The Old Mayfield's emergence wasn't driven by movie men. Instead, the rescuers were Sam Guarino, owner of Guarino’s restaurant and Hank Schulie of the Golden Bowl. After forming the Itlo Development Corporation (Itlo stood for Italian Little Italy Organization), the two restaurateurs cleaned the place up, hired a pianist, and installed a beer and champagne bar in a corner of the lobby. Alas, their enthusiasm was not enough to overcome the area’s incessant parking problems as well as the race-related tensions that typified the time and the neighborhood, and the theater closed in October 1969. It reopened briefly in January 1970 with a spate of Marx Brothers and W.C. Fields movies, but lapsed back into sleep by late spring.
After four years, the theater was resurrected for the last time by an English and drama professor and cinephile named Sheldon Wigod. Dubbing his new movie house the New Mayfield Repertory Cinema, he stuck with classic movies but interspersed them with foreign films—from Flynn to Fellini. Wigod brought a personal—and personable—touch to the business, introducing each film prior to its showing. It was during Wigod’s tenure that the building was designated a Cleveland Landmark.

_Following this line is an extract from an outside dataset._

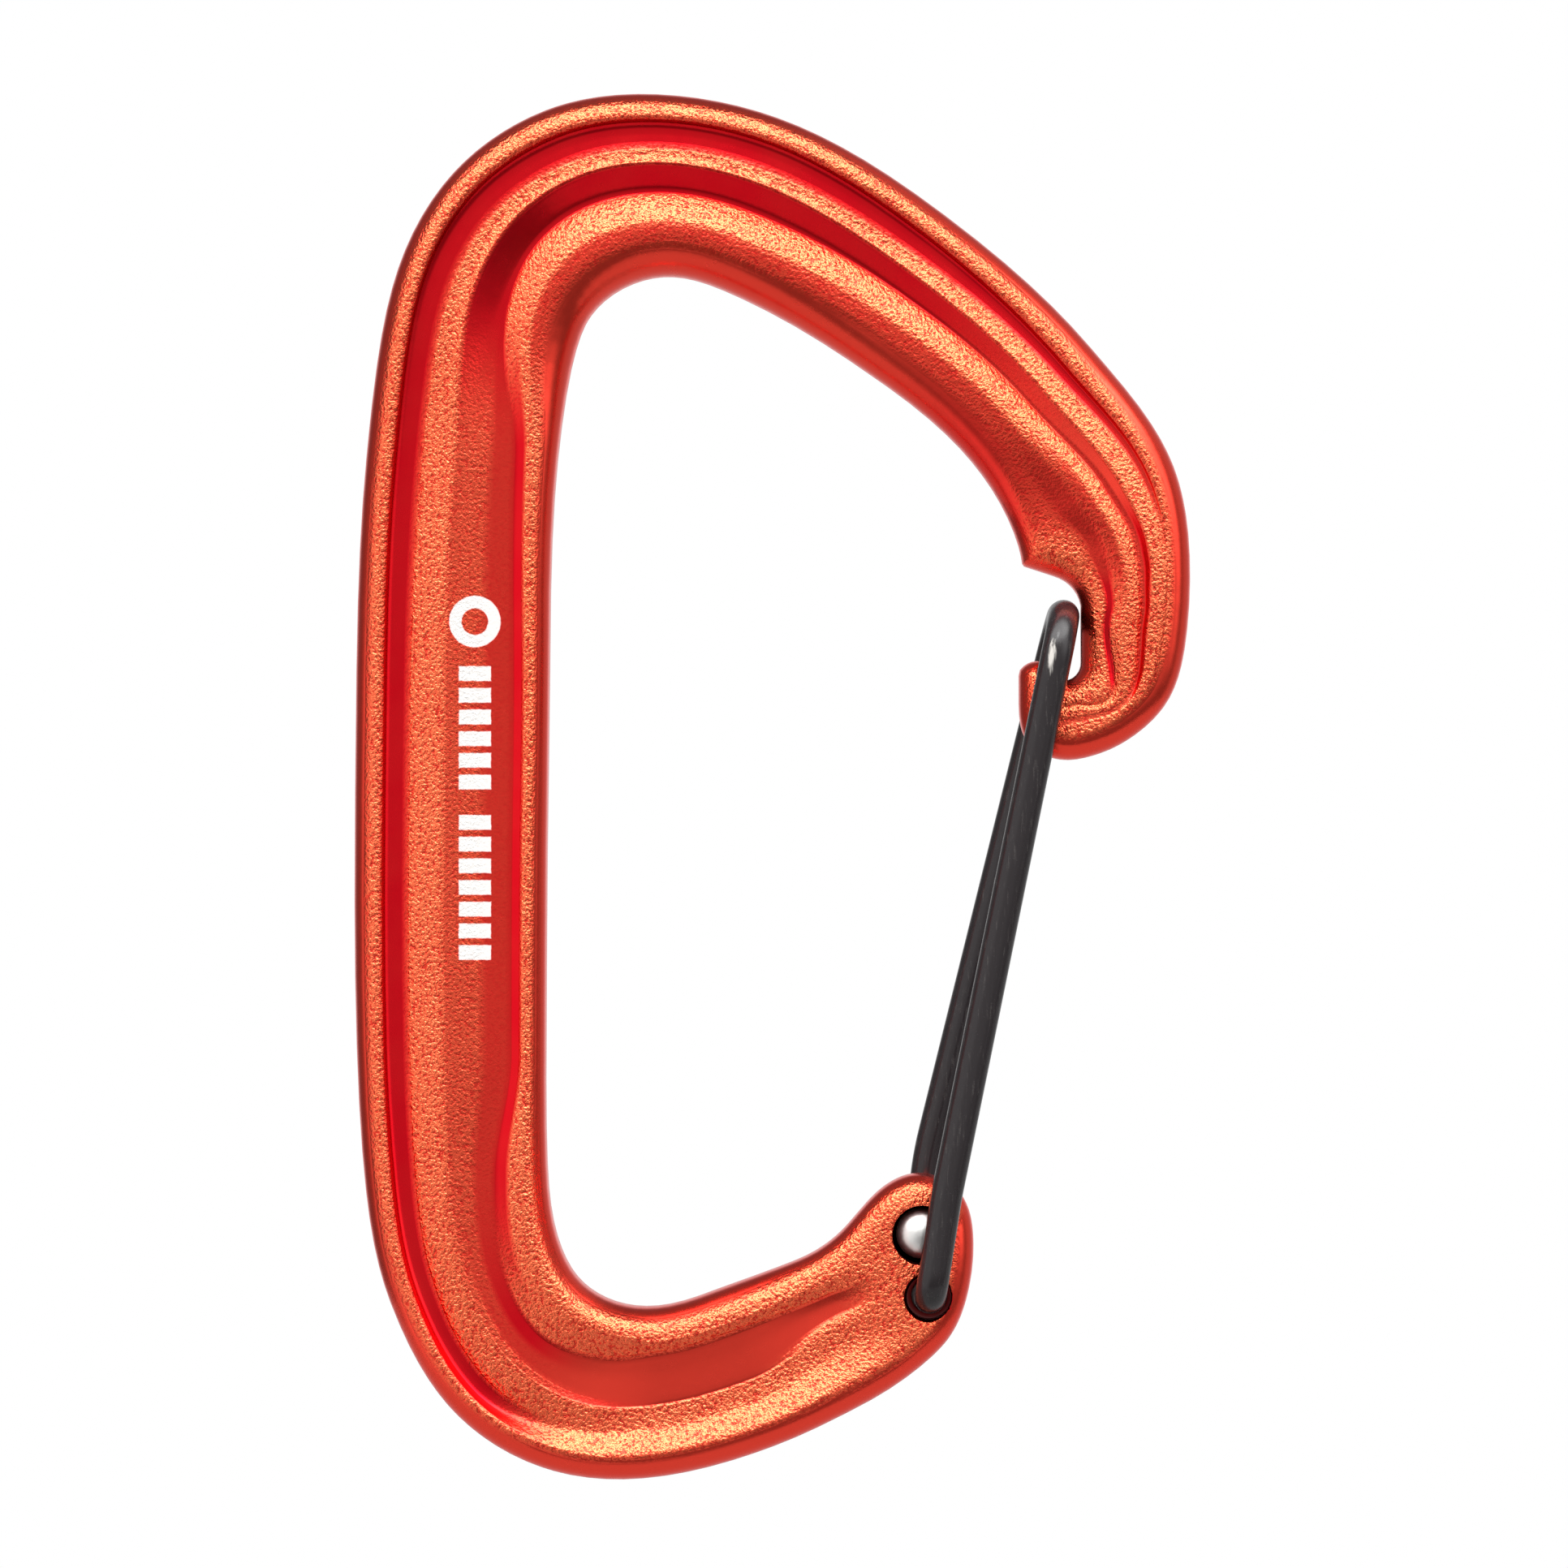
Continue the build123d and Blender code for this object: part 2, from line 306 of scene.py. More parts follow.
def cut_at_mid_plane(node):
    """The closed lines, in millimetres, where a CAD node is cut by the plane y = 0, longest first."""
    mesh = bmesh.new()
    mesh.from_mesh(frame["nodes"][node].data)
    bmesh.ops.remove_doubles(mesh, verts=mesh.verts, dist=1e-7)
    everything = mesh.verts[:] + mesh.edges[:] + mesh.faces[:]
    plane = {"plane_co": (0, 0, 0), "plane_no": (0, 1, 0)}
    cut = bmesh.ops.bisect_plane(mesh, geom=everything, dist=1e-7, **plane)
    edges = [e for e in cut["geom_cut"] if isinstance(e, bmesh.types.BMEdge)]
    near = {}
    for edge in edges:
        for vert, other in (edge.verts, reversed(edge.verts)):
            near.setdefault(vert, []).append(other)
    loops = []
    left = set(near)
    while left:
        start = vert = left.pop()
        loop = [start]
        while True:
            ahead = [v for v in near[vert] if v in left]
            if not ahead:
                break
            vert = ahead[0]
            left.discard(vert)
            loop.append(vert)
        loops.append([(v.co.x / MM, v.co.z / MM) for v in loop])
    mesh.free()
    loops.sort(key=lambda loop: -Outline(loop).length)
    return loops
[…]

Wigod’s labor of love did better than most; the New Mayfield Repertory Cinema stayed awake until 1985 but has been vacant ever since. However, it did receive a spot on the National Register of Historic Places in 2013. And why hasn’t there been another reawakening? We periodically see vague hints—a cleanup here, a supply truck there—but specifics are few and barriers are many. Parking challenges are clearly a major hurdle. However, it seems likely that adhering to modern fire and safety codes might play a part, as could the high cost associated with converting to a digital film format or turning the space into something other than a theater.